◆ **RAW DATA**

----------------------------------------

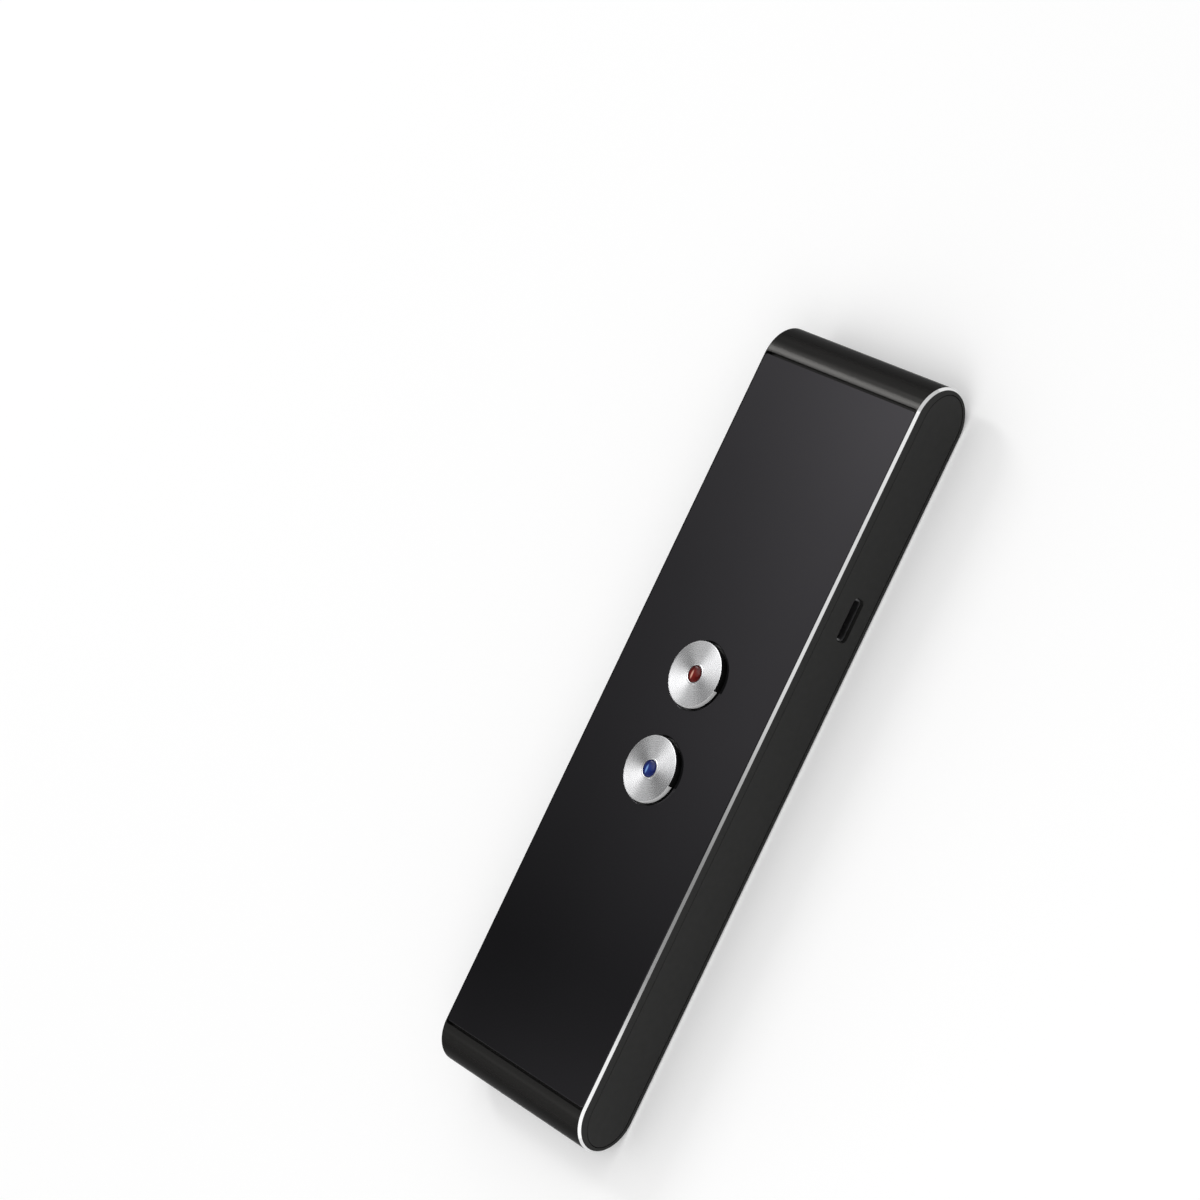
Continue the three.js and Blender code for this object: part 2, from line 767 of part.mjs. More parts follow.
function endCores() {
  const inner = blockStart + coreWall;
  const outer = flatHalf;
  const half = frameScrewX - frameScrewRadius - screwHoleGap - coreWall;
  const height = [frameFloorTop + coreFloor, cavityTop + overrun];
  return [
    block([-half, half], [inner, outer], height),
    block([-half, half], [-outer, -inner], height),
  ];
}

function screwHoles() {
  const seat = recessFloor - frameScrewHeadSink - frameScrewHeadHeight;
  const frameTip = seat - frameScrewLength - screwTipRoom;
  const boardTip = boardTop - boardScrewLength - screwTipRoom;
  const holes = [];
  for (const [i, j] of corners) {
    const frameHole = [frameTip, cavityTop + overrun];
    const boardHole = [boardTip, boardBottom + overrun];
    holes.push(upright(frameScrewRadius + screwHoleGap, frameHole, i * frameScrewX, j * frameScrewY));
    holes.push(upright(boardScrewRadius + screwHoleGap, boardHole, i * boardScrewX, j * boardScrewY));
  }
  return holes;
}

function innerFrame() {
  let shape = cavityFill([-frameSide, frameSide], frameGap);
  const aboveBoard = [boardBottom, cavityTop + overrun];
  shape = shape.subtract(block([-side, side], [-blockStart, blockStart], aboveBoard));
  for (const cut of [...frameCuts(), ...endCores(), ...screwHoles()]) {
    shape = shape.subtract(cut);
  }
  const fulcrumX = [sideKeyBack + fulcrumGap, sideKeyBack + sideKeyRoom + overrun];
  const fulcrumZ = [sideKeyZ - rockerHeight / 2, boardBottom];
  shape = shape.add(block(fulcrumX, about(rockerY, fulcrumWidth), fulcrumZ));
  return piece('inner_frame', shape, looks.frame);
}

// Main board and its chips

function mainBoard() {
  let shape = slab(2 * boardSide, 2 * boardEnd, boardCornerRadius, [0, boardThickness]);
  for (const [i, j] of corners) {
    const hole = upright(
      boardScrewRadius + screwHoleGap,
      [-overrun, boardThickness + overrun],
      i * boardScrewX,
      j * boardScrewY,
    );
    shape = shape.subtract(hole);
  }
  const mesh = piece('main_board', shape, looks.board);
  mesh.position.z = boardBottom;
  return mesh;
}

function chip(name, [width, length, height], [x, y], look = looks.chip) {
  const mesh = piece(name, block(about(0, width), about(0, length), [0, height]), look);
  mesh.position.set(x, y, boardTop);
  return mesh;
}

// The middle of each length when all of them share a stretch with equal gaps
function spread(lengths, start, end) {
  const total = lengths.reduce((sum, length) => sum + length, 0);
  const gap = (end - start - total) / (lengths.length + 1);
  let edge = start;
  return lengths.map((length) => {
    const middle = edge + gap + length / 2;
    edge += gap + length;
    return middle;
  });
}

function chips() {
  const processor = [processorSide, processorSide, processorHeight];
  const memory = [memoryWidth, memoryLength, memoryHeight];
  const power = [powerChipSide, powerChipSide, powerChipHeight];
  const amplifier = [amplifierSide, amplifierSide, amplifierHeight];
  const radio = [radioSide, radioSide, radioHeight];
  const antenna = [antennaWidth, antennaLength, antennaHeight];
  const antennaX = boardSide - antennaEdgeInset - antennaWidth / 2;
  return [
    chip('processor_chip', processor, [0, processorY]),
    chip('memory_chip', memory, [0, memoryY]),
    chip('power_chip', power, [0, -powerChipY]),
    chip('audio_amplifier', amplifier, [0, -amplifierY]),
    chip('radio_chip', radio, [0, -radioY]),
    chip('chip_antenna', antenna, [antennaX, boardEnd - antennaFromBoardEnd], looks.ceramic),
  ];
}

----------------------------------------

◆ **EXERCISE TASK**
Recopy the whole listing exactly.

◆ **WRITTEN RESPONSE**
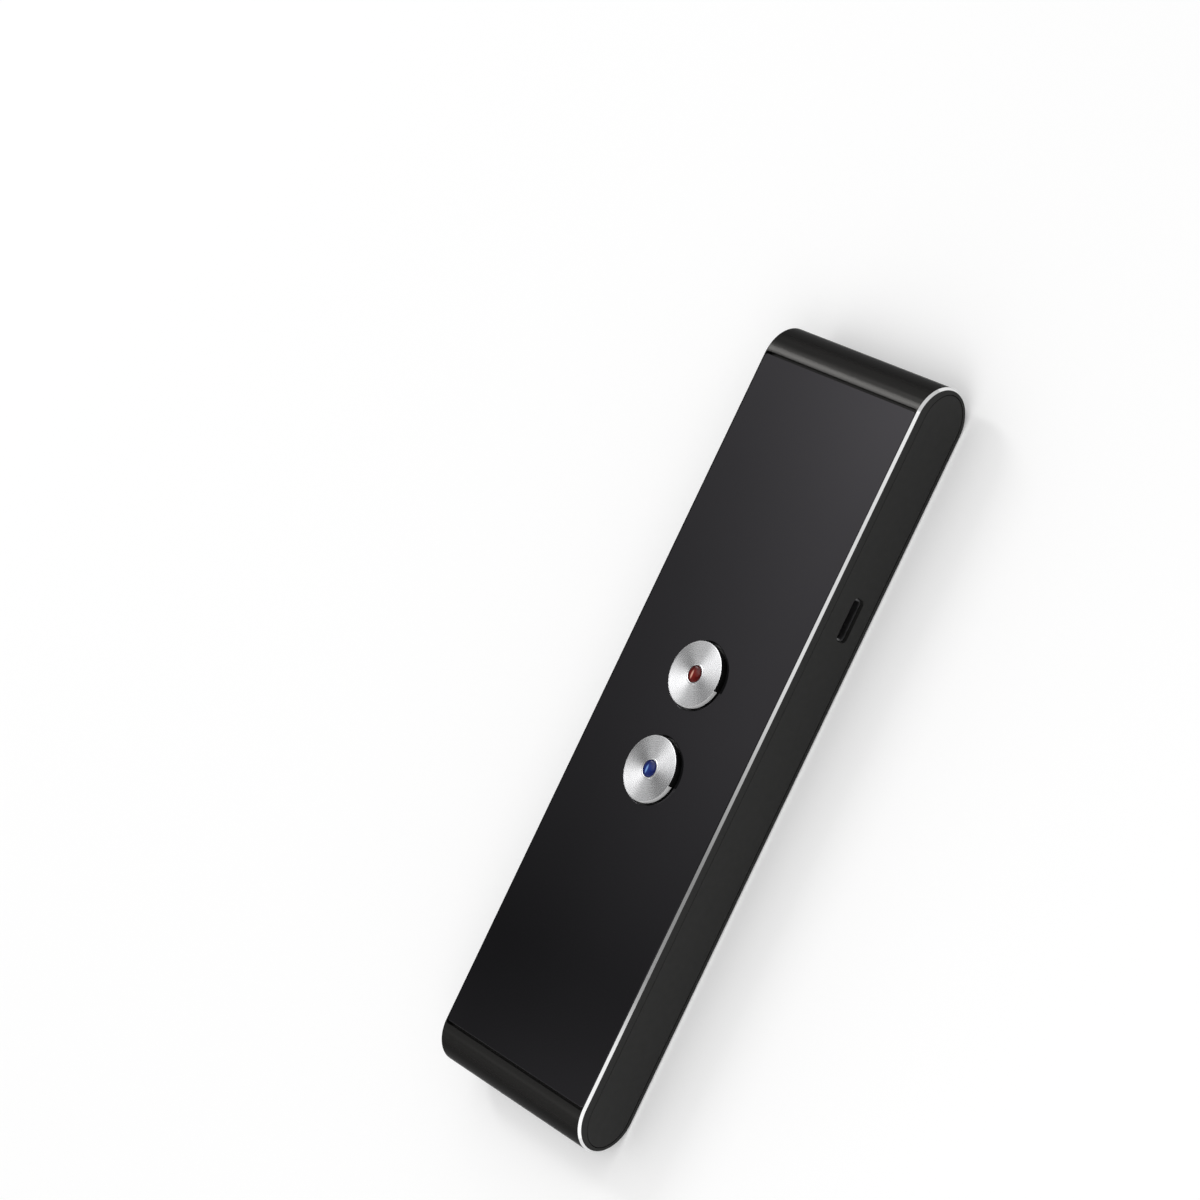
Continue the three.js and Blender code for this object: part 2, from line 767 of part.mjs. More parts follow.
function endCores() {
  const inner = blockStart + coreWall;
  const outer = flatHalf;
  const half = frameScrewX - frameScrewRadius - screwHoleGap - coreWall;
  const height = [frameFloorTop + coreFloor, cavityTop + overrun];
  return [
    block([-half, half], [inner, outer], height),
    block([-half, half], [-outer, -inner], height),
  ];
}

function screwHoles() {
  const seat = recessFloor - frameScrewHeadSink - frameScrewHeadHeight;
  const frameTip = seat - frameScrewLength - screwTipRoom;
  const boardTip = boardTop - boardScrewLength - screwTipRoom;
  const holes = [];
  for (const [i, j] of corners) {
    const frameHole = [frameTip, cavityTop + overrun];
    const boardHole = [boardTip, boardBottom + overrun];
    holes.push(upright(frameScrewRadius + screwHoleGap, frameHole, i * frameScrewX, j * frameScrewY));
    holes.push(upright(boardScrewRadius + screwHoleGap, boardHole, i * boardScrewX, j * boardScrewY));
  }
  return holes;
}

function innerFrame() {
  let shape = cavityFill([-frameSide, frameSide], frameGap);
  const aboveBoard = [boardBottom, cavityTop + overrun];
  shape = shape.subtract(block([-side, side], [-blockStart, blockStart], aboveBoard));
  for (const cut of [...frameCuts(), ...endCores(), ...screwHoles()]) {
    shape = shape.subtract(cut);
  }
  const fulcrumX = [sideKeyBack + fulcrumGap, sideKeyBack + sideKeyRoom + overrun];
  const fulcrumZ = [sideKeyZ - rockerHeight / 2, boardBottom];
  shape = shape.add(block(fulcrumX, about(rockerY, fulcrumWidth), fulcrumZ));
  return piece('inner_frame', shape, looks.frame);
}

// Main board and its chips

function mainBoard() {
  let shape = slab(2 * boardSide, 2 * boardEnd, boardCornerRadius, [0, boardThickness]);
  for (const [i, j] of corners) {
    const hole = upright(
      boardScrewRadius + screwHoleGap,
      [-overrun, boardThickness + overrun],
      i * boardScrewX,
      j * boardScrewY,
    );
    shape = shape.subtract(hole);
  }
  const mesh = piece('main_board', shape, looks.board);
  mesh.position.z = boardBottom;
  return mesh;
}

function chip(name, [width, length, height], [x, y], look = looks.chip) {
  const mesh = piece(name, block(about(0, width), about(0, length), [0, height]), look);
  mesh.position.set(x, y, boardTop);
  return mesh;
}

// The middle of each length when all of them share a stretch with equal gaps
function spread(lengths, start, end) {
  const total = lengths.reduce((sum, length) => sum + length, 0);
  const gap = (end - start - total) / (lengths.length + 1);
  let edge = start;
  return lengths.map((length) => {
    const middle = edge + gap + length / 2;
    edge += gap + length;
    return middle;
  });
}

function chips() {
  const processor = [processorSide, processorSide, processorHeight];
  const memory = [memoryWidth, memoryLength, memoryHeight];
  const power = [powerChipSide, powerChipSide, powerChipHeight];
  const amplifier = [amplifierSide, amplifierSide, amplifierHeight];
  const radio = [radioSide, radioSide, radioHeight];
  const antenna = [antennaWidth, antennaLength, antennaHeight];
  const antennaX = boardSide - antennaEdgeInset - antennaWidth / 2;
  return [
    chip('processor_chip', processor, [0, processorY]),
    chip('memory_chip', memory, [0, memoryY]),
    chip('power_chip', power, [0, -powerChipY]),
    chip('audio_amplifier', amplifier, [0, -amplifierY]),
    chip('radio_chip', radio, [0, -radioY]),
    chip('chip_antenna', antenna, [antennaX, boardEnd - antennaFromBoardEnd], looks.ceramic),
  ];
}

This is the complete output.